◆ Your task: Where a line below holds the string "with", copy that line.

Object data in JSON
<<<<
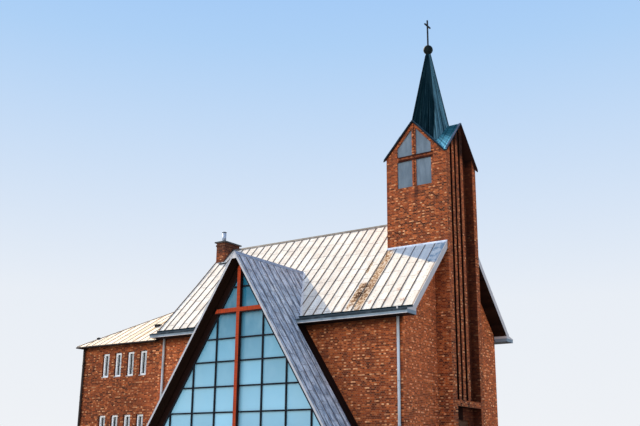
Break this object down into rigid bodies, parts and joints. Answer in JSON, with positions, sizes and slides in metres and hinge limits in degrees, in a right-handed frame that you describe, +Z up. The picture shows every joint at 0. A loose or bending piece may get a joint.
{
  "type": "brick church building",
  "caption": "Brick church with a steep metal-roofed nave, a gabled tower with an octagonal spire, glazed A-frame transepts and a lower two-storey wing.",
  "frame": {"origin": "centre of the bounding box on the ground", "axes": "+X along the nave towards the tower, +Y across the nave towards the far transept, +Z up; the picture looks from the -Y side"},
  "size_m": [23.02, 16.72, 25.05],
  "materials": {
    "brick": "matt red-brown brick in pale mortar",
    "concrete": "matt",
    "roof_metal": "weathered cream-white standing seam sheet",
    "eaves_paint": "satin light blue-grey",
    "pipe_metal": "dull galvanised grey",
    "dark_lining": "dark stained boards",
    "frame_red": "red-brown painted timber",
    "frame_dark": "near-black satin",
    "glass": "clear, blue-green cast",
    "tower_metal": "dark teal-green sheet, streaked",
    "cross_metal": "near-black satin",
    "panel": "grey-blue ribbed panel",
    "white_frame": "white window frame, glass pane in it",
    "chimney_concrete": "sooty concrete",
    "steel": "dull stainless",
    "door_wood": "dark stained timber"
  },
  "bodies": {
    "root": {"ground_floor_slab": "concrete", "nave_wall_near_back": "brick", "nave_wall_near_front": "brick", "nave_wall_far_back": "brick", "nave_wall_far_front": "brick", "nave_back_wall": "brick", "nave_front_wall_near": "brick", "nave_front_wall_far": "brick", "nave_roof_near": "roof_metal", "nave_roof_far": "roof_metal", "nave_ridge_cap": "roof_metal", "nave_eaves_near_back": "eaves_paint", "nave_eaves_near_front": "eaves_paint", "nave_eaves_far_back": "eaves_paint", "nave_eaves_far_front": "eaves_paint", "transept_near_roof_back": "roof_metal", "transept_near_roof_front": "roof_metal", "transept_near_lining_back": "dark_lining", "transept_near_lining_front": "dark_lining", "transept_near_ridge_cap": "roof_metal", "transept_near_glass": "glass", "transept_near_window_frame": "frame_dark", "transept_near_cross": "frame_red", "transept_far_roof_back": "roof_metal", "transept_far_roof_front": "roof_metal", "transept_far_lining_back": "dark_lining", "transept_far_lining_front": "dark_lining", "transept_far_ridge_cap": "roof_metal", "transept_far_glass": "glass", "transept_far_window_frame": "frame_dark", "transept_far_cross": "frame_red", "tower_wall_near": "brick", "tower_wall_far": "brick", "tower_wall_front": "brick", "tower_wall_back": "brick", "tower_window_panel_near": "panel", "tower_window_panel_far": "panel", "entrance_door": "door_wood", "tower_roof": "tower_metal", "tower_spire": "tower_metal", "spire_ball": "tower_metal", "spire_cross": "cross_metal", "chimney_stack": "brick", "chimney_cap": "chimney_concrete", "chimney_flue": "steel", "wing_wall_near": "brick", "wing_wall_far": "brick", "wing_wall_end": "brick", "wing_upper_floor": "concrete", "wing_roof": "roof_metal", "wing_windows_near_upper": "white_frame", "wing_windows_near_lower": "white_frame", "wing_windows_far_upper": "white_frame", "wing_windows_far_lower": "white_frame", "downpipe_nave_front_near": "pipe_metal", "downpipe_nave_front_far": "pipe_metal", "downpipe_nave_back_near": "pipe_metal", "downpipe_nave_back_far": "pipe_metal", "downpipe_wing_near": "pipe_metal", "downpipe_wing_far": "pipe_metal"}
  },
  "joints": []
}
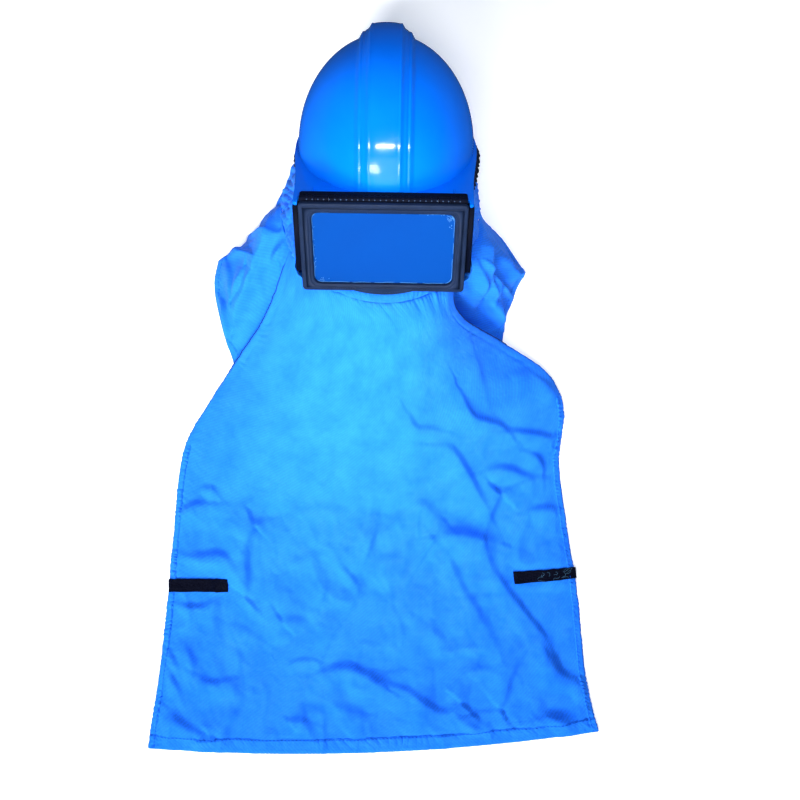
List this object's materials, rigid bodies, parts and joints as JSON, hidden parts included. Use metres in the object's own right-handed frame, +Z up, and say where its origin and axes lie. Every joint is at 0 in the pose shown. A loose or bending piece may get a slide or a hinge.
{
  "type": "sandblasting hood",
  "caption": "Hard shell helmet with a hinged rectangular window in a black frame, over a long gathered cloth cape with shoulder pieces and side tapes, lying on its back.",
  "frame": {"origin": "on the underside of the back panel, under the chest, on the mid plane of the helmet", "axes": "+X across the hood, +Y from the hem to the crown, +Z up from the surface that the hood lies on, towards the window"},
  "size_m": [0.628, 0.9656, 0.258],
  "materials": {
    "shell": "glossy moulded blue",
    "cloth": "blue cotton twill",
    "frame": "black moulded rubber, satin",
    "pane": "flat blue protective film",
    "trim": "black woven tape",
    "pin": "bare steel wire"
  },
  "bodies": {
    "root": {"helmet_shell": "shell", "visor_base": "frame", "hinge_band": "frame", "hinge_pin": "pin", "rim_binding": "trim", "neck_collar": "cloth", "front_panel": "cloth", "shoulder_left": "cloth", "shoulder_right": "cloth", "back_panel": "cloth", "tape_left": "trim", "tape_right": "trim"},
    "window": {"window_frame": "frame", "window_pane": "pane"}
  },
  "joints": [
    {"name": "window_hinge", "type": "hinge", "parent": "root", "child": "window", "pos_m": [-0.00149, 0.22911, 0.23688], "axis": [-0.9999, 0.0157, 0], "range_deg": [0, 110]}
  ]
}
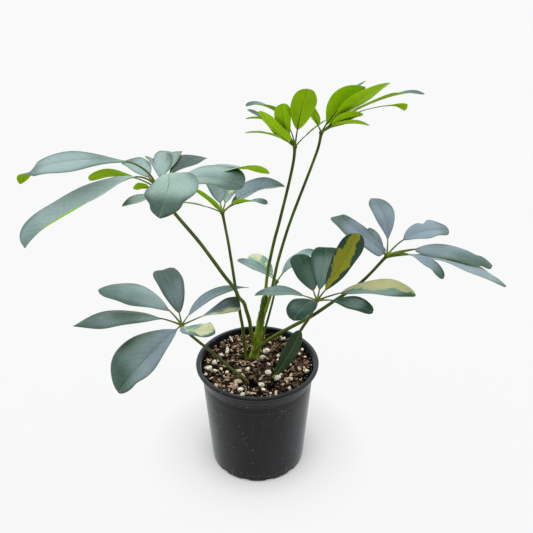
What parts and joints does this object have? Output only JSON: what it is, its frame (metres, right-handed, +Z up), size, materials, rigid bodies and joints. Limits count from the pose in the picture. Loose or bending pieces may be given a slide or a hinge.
>>>>
◆ Solution for this problem:
Break this object down into rigid bodies, parts and joints. Answer in JSON, with positions, sizes and slides in metres and hinge limits in degrees, in a right-handed frame that you describe, +Z up. The picture shows every joint at 0. A loose or bending piece may get a joint.
  "caption": "Brick church with a steep metal-roofed nave, a gabled tower with an octagonal spire, glazed A-frame transepts and a lower two-storey wing.",
  "caption": "Hard shell helmet with a hinged rectangular window in a black frame, over a long gathered cloth cape with shoulder pieces and side tapes, lying on its back.",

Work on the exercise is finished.